**EXERCISE**:
Quote the lines exactly, starting with the line that contains "const gecko = new THREE.Group();" and ending with the line that contains "the imported solids.", and leave out all other lines.

**SUPPLIED INFORMATION**:
================================

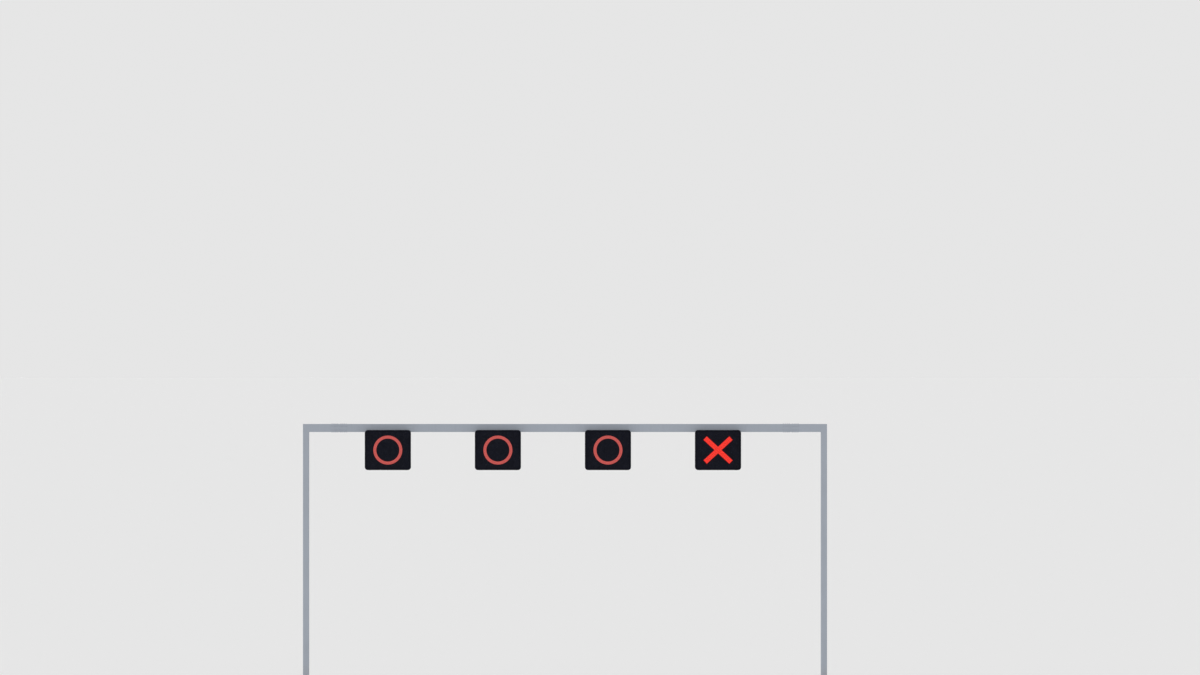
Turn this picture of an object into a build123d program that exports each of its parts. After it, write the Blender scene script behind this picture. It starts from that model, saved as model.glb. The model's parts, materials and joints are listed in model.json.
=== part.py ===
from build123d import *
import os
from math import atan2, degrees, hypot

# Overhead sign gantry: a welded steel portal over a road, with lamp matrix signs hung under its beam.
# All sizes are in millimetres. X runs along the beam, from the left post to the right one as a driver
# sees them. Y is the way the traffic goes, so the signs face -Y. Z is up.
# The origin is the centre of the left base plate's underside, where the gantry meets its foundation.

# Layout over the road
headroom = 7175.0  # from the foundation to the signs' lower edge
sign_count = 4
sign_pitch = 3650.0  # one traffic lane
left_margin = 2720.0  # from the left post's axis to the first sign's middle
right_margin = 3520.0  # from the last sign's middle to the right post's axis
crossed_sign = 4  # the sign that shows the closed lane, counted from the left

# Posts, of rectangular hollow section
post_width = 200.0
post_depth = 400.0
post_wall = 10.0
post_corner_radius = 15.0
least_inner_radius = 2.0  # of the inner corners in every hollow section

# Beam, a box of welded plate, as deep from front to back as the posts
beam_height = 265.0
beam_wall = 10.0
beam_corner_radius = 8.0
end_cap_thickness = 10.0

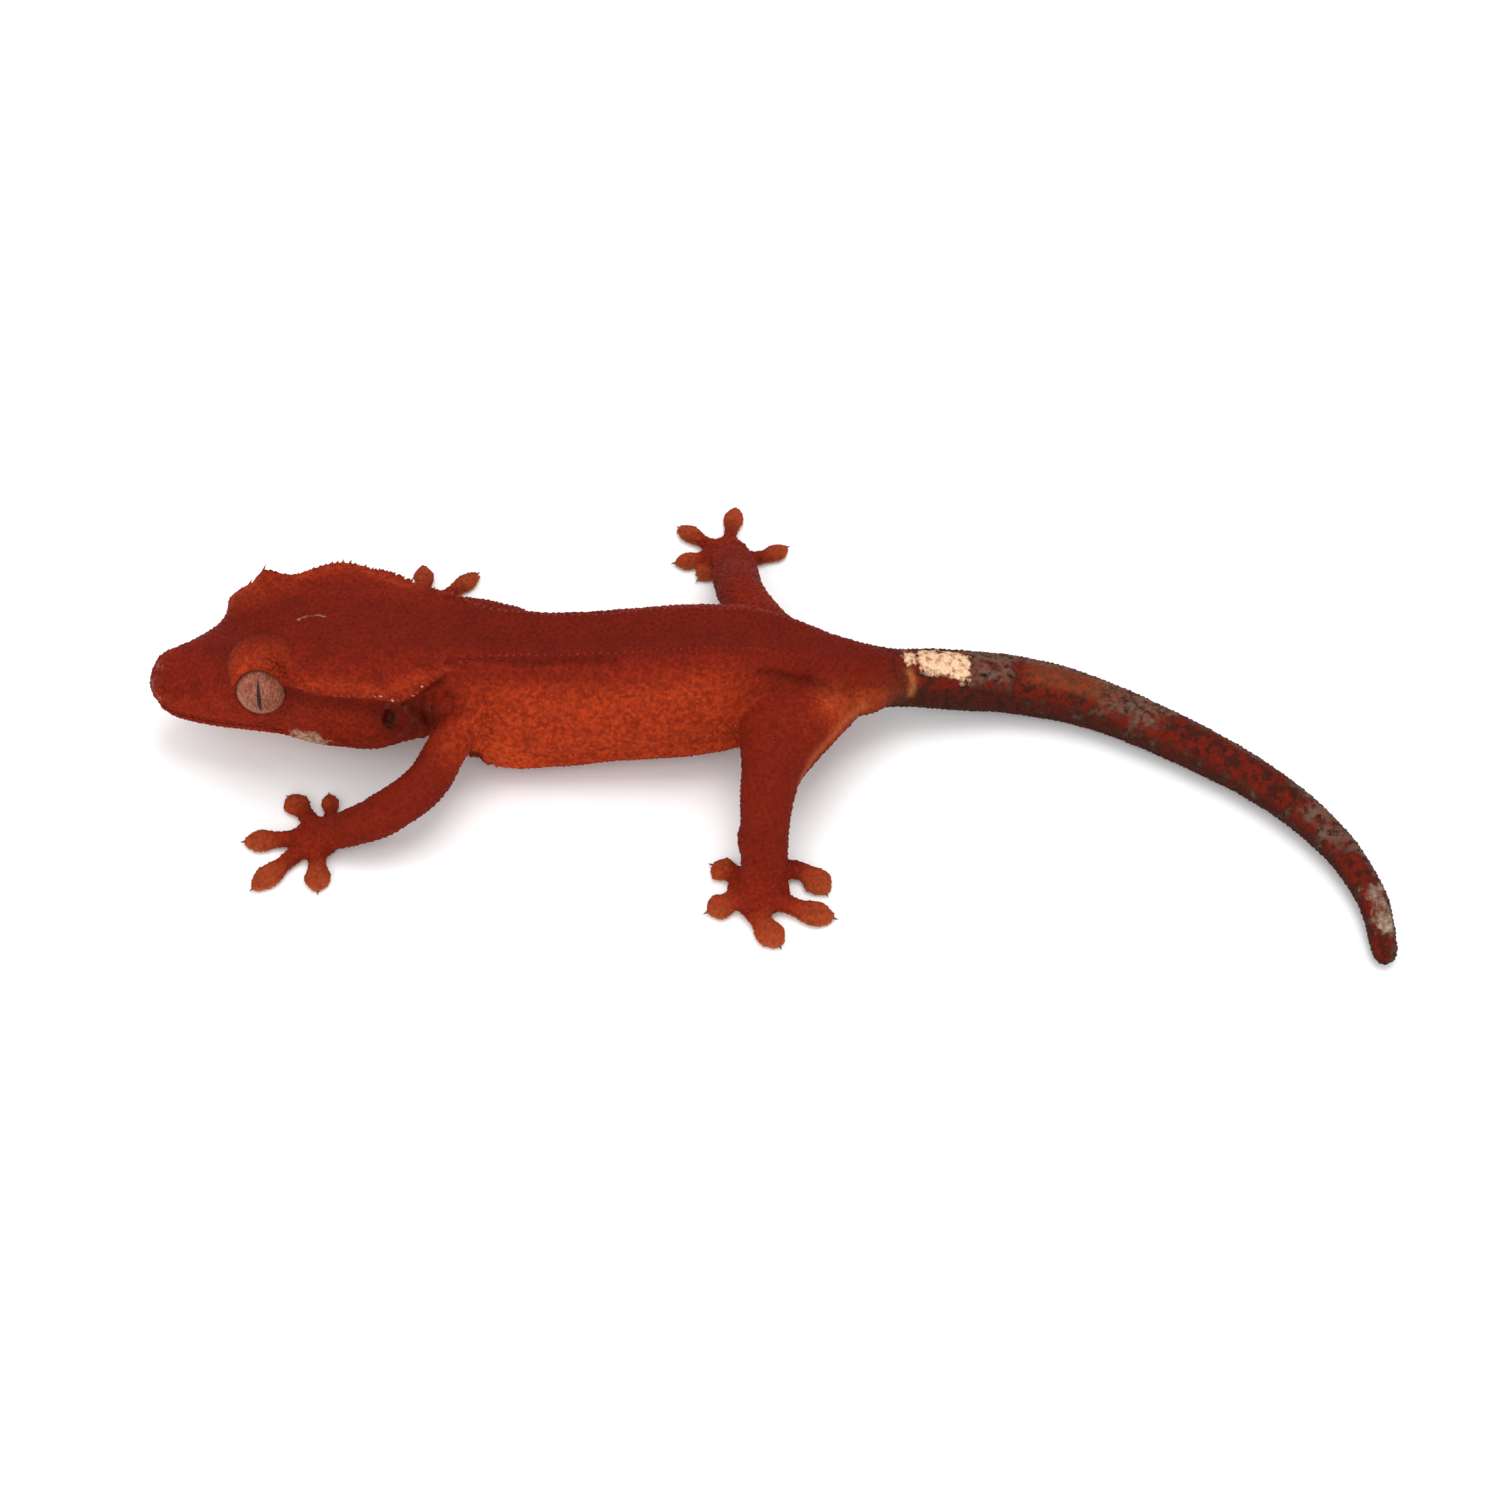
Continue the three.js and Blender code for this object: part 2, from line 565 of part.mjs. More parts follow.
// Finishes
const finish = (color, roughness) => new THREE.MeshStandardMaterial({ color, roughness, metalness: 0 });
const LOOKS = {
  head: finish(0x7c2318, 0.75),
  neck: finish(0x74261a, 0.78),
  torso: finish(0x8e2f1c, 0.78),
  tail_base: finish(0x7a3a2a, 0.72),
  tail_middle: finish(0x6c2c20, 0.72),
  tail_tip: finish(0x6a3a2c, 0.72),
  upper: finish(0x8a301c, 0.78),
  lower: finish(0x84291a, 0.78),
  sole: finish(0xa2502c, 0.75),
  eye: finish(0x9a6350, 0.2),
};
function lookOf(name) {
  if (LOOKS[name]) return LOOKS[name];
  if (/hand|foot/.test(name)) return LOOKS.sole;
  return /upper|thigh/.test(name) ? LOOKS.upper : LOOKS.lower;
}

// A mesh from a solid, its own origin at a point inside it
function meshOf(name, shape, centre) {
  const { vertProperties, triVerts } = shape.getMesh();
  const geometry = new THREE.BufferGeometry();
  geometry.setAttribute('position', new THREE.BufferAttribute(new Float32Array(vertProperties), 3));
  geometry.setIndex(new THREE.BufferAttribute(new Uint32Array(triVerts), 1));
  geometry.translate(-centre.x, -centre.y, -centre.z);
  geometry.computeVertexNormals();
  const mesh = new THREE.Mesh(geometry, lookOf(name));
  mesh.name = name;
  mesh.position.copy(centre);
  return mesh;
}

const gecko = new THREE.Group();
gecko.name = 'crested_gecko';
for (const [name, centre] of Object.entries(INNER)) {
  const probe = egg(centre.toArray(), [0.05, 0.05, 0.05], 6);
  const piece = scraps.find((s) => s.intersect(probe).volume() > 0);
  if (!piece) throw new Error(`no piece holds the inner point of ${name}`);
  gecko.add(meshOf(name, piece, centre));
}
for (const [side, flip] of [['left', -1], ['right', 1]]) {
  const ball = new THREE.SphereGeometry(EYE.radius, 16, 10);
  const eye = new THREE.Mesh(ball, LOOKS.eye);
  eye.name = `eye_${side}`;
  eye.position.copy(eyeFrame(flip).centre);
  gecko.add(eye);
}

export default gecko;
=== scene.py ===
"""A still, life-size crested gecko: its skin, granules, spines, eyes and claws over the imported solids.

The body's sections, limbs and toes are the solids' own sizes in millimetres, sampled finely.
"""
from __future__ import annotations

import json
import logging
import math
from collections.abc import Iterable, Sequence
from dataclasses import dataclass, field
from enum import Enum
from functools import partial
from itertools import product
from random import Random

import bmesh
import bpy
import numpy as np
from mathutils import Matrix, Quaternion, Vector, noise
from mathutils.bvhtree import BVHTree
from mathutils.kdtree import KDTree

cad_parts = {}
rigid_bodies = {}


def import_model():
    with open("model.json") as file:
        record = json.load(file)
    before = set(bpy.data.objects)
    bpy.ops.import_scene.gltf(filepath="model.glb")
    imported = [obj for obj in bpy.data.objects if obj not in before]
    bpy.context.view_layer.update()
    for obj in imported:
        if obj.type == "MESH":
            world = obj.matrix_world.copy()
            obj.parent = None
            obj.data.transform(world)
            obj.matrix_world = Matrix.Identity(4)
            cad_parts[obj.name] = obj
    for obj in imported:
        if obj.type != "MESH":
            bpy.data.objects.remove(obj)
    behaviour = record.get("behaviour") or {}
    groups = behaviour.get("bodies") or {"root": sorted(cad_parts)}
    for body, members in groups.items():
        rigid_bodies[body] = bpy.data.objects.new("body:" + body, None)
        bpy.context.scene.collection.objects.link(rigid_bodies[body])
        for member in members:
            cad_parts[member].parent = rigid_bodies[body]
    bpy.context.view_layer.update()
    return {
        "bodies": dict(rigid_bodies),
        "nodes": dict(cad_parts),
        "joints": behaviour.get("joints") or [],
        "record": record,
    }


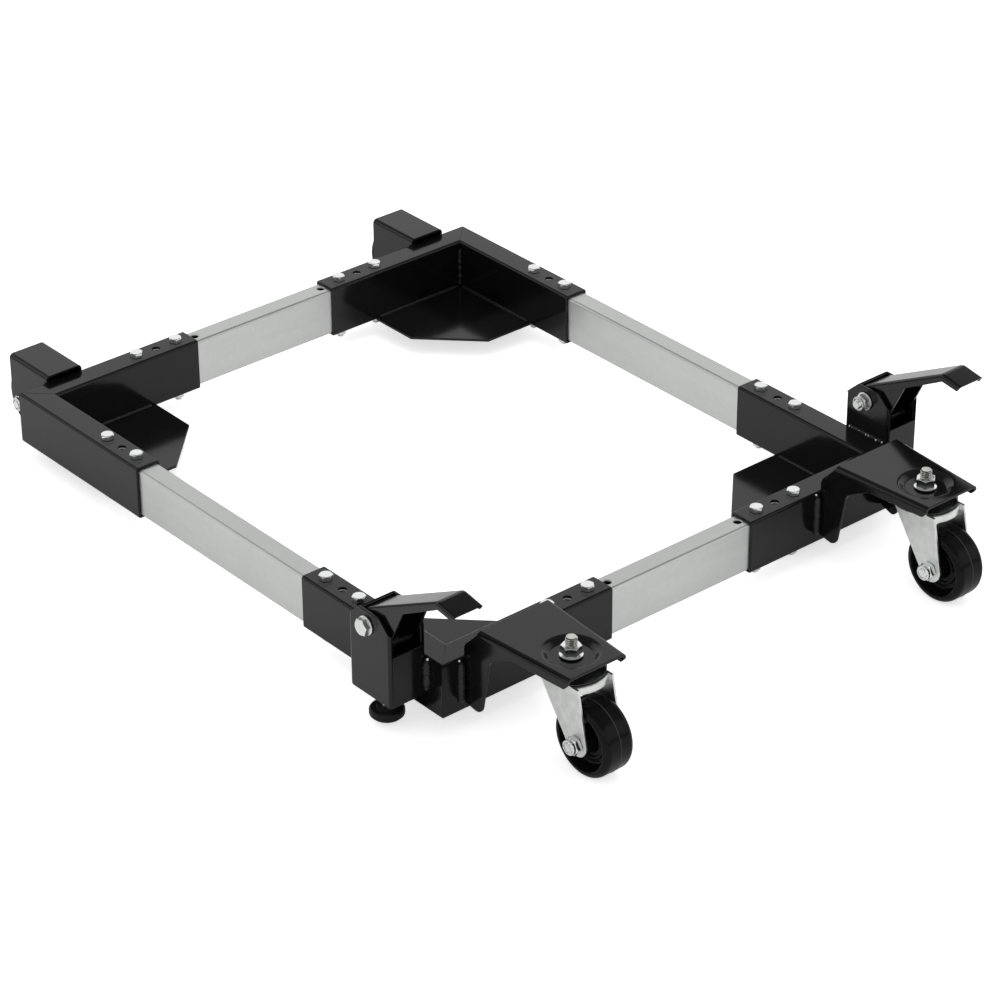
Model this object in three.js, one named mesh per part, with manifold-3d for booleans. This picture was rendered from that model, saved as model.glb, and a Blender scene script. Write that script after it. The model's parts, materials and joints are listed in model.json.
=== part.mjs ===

================================

**EXPECTED ANSWER**:
const gecko = new THREE.Group();
gecko.name = 'crested_gecko';
for (const [name, centre] of Object.entries(INNER)) {
  const probe = egg(centre.toArray(), [0.05, 0.05, 0.05], 6);
  const piece = scraps.find((s) => s.intersect(probe).volume() > 0);
  if (!piece) throw new Error(`no piece holds the inner point of ${name}`);
  gecko.add(meshOf(name, piece, centre));
}
for (const [side, flip] of [['left', -1], ['right', 1]]) {
  const ball = new THREE.SphereGeometry(EYE.radius, 16, 10);
  const eye = new THREE.Mesh(ball, LOOKS.eye);
  eye.name = `eye_${side}`;
  eye.position.copy(eyeFrame(flip).centre);
  gecko.add(eye);
}

export default gecko;
=== scene.py ===
"""A still, life-size crested gecko: its skin, granules, spines, eyes and claws over the imported solids.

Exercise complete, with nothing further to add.